We are dismissed from every Liturgy with these words, “He is a good God; He loves us and all of mankind.” This is the central message the Church in every age and every culture is trying to get across. Christ, quoting from Hosea and Micah and all through the Old Testament (Hosea 6:6, Micah 6:6-8) tells us to “understand what this means, I desire mercy not sacrifice.” (Matt. 9:13). We hear John 3:16 every Liturgy and often have it memorized from an early age. “For God so loved the world that He gave His only begotten Son, that whoever believes in Him should not perish but have everlasting life.” But the next verse John 3:17 explains how the Father’s love in Christ acts “For God did not send His Son into the world to condemn the world, but that the world through Him might be saved.”

The Orthodox Church’s understanding of why Christ came to us in the incarnation was that He came and sanctified all of life by becoming fully human, taking on our human flesh from His most pure Mother the Theotokos. He spent three years completely fulfilling all the many signs the old testament said the Messiah would do. Who else in all of history before or after Christ has even come close to fulfilling all these signs. Today He restores sight to one born blind, without even eyes the fathers tell us. Last week He told the woman at the well all that she had ever done and the week before He heals the man paralyzed for 38 years.

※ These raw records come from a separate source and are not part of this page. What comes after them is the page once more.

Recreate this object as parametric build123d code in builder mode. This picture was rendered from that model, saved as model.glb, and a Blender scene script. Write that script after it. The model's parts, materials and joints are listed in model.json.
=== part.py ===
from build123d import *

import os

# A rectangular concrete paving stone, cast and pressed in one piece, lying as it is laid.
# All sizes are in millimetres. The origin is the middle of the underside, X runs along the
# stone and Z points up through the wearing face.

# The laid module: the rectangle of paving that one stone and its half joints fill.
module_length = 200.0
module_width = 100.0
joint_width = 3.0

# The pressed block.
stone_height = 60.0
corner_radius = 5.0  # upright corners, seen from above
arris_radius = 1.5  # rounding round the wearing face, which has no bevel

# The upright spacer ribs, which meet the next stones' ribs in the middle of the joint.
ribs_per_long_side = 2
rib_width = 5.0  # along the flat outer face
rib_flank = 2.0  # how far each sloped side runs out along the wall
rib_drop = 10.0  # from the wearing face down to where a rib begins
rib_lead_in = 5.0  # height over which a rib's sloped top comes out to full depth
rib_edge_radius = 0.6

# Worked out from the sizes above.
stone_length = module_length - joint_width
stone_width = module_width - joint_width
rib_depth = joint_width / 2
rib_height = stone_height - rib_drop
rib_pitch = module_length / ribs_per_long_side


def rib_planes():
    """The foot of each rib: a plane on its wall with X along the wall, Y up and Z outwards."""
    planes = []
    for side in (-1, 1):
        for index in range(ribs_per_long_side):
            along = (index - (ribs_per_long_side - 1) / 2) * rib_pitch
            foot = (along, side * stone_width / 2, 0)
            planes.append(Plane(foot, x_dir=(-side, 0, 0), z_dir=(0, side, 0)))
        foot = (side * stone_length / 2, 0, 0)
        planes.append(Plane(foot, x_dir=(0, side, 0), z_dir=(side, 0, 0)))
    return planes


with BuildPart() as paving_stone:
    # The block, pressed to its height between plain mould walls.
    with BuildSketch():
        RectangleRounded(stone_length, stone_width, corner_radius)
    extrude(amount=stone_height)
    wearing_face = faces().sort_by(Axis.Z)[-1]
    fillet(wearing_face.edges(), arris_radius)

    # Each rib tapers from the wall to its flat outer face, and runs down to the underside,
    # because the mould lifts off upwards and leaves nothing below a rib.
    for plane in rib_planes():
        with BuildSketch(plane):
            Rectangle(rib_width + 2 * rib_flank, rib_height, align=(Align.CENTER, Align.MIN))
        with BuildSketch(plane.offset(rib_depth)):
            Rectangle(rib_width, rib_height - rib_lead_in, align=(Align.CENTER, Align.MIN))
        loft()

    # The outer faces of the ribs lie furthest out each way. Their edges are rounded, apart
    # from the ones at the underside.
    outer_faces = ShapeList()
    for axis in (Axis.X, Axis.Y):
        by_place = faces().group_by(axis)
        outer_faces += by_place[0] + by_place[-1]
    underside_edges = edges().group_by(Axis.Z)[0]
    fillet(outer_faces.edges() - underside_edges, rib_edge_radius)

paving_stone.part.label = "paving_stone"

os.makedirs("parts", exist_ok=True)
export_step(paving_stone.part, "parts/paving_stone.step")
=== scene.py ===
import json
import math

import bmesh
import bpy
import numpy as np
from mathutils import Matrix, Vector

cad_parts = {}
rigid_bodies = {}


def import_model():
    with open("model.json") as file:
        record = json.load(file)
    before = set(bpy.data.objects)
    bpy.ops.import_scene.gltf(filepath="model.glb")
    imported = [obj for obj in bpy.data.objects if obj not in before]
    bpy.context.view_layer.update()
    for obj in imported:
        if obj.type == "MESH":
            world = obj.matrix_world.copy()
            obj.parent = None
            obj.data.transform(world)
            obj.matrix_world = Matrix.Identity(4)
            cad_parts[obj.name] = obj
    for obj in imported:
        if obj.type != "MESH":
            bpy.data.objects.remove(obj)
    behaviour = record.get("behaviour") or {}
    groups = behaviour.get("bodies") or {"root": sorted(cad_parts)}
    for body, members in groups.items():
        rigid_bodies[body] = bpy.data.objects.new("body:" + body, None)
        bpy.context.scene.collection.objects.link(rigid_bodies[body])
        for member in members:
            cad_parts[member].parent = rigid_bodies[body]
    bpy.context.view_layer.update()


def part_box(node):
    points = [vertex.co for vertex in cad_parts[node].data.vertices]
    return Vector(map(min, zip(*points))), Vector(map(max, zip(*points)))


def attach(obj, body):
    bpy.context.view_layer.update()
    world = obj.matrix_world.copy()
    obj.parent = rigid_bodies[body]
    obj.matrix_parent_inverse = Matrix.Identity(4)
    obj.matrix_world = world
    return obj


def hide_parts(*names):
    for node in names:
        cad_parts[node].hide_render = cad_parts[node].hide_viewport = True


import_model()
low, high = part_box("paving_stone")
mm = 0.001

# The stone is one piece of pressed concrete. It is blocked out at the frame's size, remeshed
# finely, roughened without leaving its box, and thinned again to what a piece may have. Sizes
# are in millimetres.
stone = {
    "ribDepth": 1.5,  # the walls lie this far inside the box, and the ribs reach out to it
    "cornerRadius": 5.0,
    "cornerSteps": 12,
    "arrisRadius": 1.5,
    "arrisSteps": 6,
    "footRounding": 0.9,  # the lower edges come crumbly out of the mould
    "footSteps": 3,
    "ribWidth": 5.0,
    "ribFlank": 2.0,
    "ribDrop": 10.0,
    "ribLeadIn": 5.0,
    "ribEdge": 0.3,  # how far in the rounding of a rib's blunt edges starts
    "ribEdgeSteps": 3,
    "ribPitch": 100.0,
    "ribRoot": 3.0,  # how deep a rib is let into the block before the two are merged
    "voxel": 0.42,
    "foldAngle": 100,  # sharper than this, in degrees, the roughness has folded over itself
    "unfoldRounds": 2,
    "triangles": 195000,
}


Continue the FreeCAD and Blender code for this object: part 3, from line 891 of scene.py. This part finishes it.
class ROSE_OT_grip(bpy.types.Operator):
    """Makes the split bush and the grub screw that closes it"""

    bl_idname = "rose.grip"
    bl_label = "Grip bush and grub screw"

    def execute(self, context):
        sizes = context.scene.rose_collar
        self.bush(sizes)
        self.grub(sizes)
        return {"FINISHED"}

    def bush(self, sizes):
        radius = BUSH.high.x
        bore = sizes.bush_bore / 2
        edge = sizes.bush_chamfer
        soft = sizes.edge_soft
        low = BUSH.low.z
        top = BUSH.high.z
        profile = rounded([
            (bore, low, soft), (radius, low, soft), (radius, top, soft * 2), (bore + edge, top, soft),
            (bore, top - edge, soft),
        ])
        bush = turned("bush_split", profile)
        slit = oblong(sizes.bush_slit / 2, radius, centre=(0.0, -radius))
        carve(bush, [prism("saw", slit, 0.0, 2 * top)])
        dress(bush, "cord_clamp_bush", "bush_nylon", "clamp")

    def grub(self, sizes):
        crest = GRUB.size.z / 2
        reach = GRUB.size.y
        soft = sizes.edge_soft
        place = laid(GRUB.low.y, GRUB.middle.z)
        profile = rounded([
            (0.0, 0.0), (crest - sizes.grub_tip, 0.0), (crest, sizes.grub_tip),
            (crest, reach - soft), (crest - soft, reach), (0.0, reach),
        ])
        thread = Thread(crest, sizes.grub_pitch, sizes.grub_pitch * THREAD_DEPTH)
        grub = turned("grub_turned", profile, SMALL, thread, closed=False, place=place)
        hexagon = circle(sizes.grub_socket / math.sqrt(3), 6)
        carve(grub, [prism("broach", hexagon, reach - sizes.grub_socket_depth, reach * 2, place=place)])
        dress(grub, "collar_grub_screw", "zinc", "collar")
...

He heals the lepers; He heals the sick; He raises Lazarus to life after being 4 days dead; He casts out the demons and they name Him as the Son of God; He feeds the 5000 with 5 loaves; He calms the storms and they fall silent and He walks upon the water; Who else in history has even done a fraction of these things, how can there be any doubt that Jesus is the Messiah. He spent three years demonstrating beyond any question Who He was and then, He went to complete His mission and very purpose in coming and taking on our humanity. His voluntary death on the cross – for our sake alone; and His resurrection unto eternal life – for our sake alone.

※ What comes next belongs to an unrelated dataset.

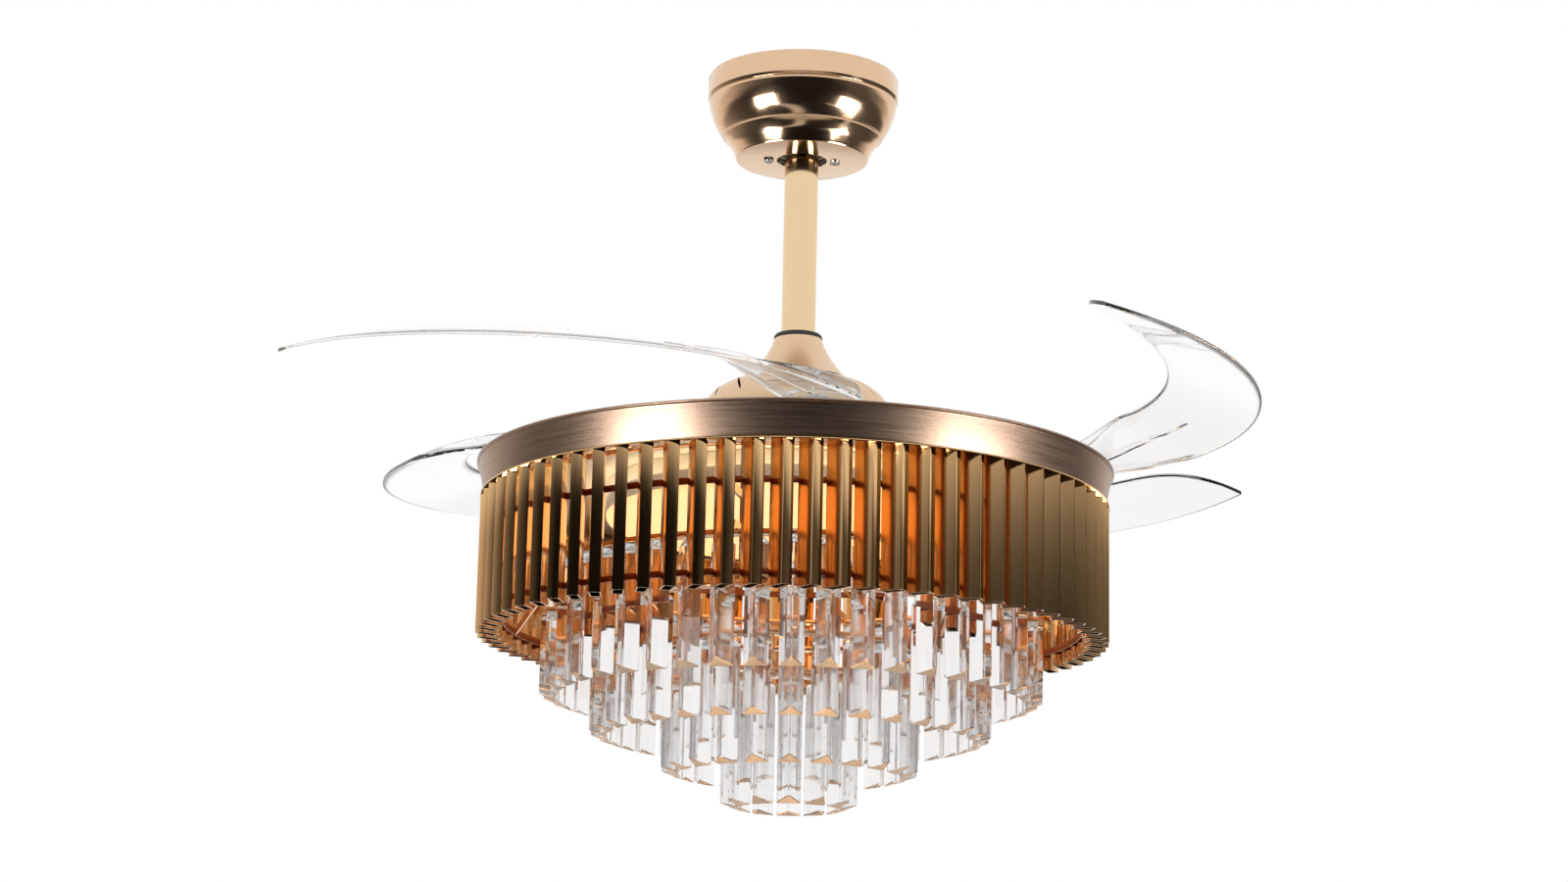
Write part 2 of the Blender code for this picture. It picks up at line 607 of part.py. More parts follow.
def build_rod(mats):
    """Downrod, its coupling on the motor shaft, the pin, the set screws and the lead."""
    bore = ROD_RADIUS - ROD_WALL
    rod = lathe("downrod", [(ROD_RADIUS, rod_top), (bore, rod_top), (bore, rod_bottom),
                            (ROD_RADIUS, rod_bottom)], MEDIUM, mats["satin_gold"])
    pin_z = coupling_bottom + COUPLING_PIN_RISE

    def rod_holes(tool):
        cross_hole(BALL_PIN_RADIUS + GAP, ROD_RADIUS + CUT, ball_z)(tool)
        cross_hole(COUPLING_PIN_RADIUS + GAP, ROD_RADIUS + CUT, pin_z)(tool)

    cut(rod, "rod_holes", rod_holes)
    step = coupling_bottom + COUPLING_LOWER_HEIGHT
    top = coupling_bottom + COUPLING_HEIGHT
    shaft_fit, rod_fit = SHAFT_RADIUS + GAP, ROD_RADIUS + GAP
    coupling = lathe("shaft_coupling", [(shaft_fit, coupling_bottom), (COUPLING_RADIUS, coupling_bottom),
                                        (COUPLING_RADIUS, top), (rod_fit, top), (rod_fit, step),
                                        (shaft_fit, step)], MEDIUM, mats["steel"])
    set_screw_spot = (Matrix.Translation((0, 0, coupling_bottom + SET_SCREW_RISE))
                      @ Matrix.Rotation(math.pi / 2, 4, "X"))

    def coupling_holes(tool):
        cross_hole(COUPLING_PIN_RADIUS + GAP, COUPLING_RADIUS + CUT, pin_z)(tool)
        add_rod(tool, [(SET_SCREW_RADIUS + GAP, 0), (SET_SCREW_RADIUS + GAP, COUPLING_RADIUS + CUT)],
                TINY, set_screw_spot)

    cut(coupling, "coupling_holes", coupling_holes)
    bm = bmesh.new()
    add_rod(bm, [(COUPLING_PIN_RADIUS, -COUPLING_RADIUS), (COUPLING_PIN_RADIUS, COUPLING_RADIUS)],
            TINY, Matrix.Translation((0, 0, pin_z)) @ Matrix.Rotation(math.pi / 2, 4, "Y"))
    finish("coupling_pin", bm, mats["steel"])
    bm = bmesh.new()
    add_rod(bm, [(SET_SCREW_RADIUS, shaft_fit), (SET_SCREW_RADIUS, COUPLING_RADIUS)], TINY,
            set_screw_spot)
    finish("set_screw", bm, mats["steel"])
    shaft_y = SHAFT_BORE - LEAD_RADIUS - GAP
    rod_y = BALL_PIN_RADIUS + LEAD_RADIUS + RUN_GAP
    shaft_top = coupling_bottom + COUPLING_LOWER_HEIGHT
    route = [(0, shaft_y, shaft_bottom), (0, shaft_y, shaft_top),
             (0, rod_y, pin_z - COUPLING_PIN_RADIUS), (0, rod_y, rod_top + ROD_ABOVE_BALL)]
    curve = bpy.data.curves.new("supply_lead", "CURVE")
    curve.dimensions = "3D"
    curve.bevel_depth = LEAD_RADIUS
    curve.bevel_resolution = 2
    curve.use_fill_caps = True
    spline = curve.splines.new("POLY")
    spline.points.add(len(route) - 1)
    for point, spot in zip(spline.points, route):
        point.co = (*spot, 1)
    curve.materials.append(mats["black_plastic"])
    bpy.context.scene.collection.objects.link(bpy.data.objects.new("supply_lead", curve))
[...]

He enters into death and Hades itself, confronting Satan and destroying the hold that death and the devil had on the race of Adam. Then through His Resurrection He paved a path and invited us to come and join Him, to be transformed and to allow the image of God He had originally placed within us when He first created us, to come to life and grow. He died to heal us, to restore the broken image we inherited from our common ancestor Adam, to save us by providing a way for us to enter into His kingdom and restore our communion through Himself with our Father God. St. Athanasius said in the 4th century said, “Christ put on a body that He might find death and blot it out.” and “He, indeed assumed humanity that we might become God.”  He was simply repeating what Irenaeus, Clement and Justin Martyr had all said in the 2nd century. “Christ became man that man might become god.” We desperately need to understand who we are, the incredible gift God has given us. St. Paul prays for us in (Ephesians 3:18,19) “…that Christ may dwell in your hearts through faith; that you, being rooted and grounded in love, may be able to comprehend with all the saints what is the width and length and depth and height – to know the love of Christ which passes knowledge; that you may be filled with all the fullness of God.”

Christ says in the very next verse following today’s Gospel reading “I came that those who do not see may see, and that those who see may be made blind.” He continuously tells us that if in humility we begin to recognize we can do nothing, nor understand anything apart from Christ – then we begin to see. He came to save sinners, not the righteous. Like the man born blind, may we allow Him to do that which He most wants to do, to heal our blindness and bring us safely home. For He is a good God; He loves us and all of mankind. Christ is Risen!